Sometimes hotels strategically push buffets over a la carte. At Club Mahindra, the “fun dining" option offers three buffets at the price of one a la carte meal, so everyone chooses the buffet. The general manager of one of their Goa properties, S. Srikantan, explained to me last summer that they do so because in a resort, the number of guests are limited. Offering many a la carte options requires procuring and storing small quantities of several ingredients not knowing who will ask for what. It also makes the kitchen inefficient. If more people opt for a buffet, the restaurant can buy ingredients in bulk, use it and move on to the next day’s menu. I asked Srikantan, a hotel industry veteran, whether food in a buffet is fresh. His logical answer was that much of it has to be fresh because the menu changes everyday, (except, I assume, for standard restaurant practices such as making a common gravy and freezing it, etc).

Nutritionists are naturally against buffets saying that the excess fat and carb in a buffet makes a calorie dense, imbalanced meal and people invariably overeat.

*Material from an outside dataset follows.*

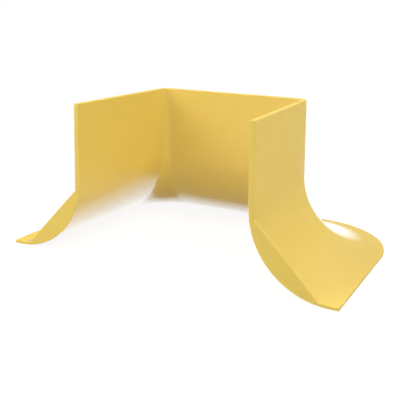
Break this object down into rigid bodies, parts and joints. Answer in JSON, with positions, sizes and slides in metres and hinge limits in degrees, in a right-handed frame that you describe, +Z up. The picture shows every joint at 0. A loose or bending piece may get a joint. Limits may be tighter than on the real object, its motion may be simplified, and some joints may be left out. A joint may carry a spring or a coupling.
{
  "type": "fibre raceway trumpet flare",
  "caption": "Three-sided moulded channel whose walls turn outward into a wide flare, guiding optical fibres out of a raceway on a gentle bend.",
  "frame": {"origin": "middle of the bounding box, on the surface that the lip stands on", "axes": "+X across the channel, +Y from the open side towards the back wall, +Z up from the lip to the rim"},
  "size_m": [0.1998, 0.1346, 0.0873],
  "materials": {
    "yellow_plastic": "satin"
  },
  "bodies": {
    "root": {"trumpet_flare": "yellow_plastic"}
  },
  "joints": []
}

Monks cup their hands when asking for bhiksha (alms) because the stomach can hold at a time, only the amount of food that fits into two cupped hands. It’s hard to remember all this when mango kulfi, chocolate mousse and cheesecakes are winking at you from the dessert counter of a buffet. But it may help to know that you just can’t eat food worth the amount of money you paid for. The focus should therefore firmly be on the fun of pecking at many dishes. Wish someone had told us this when we were hitting the buffets as students and busting our seams.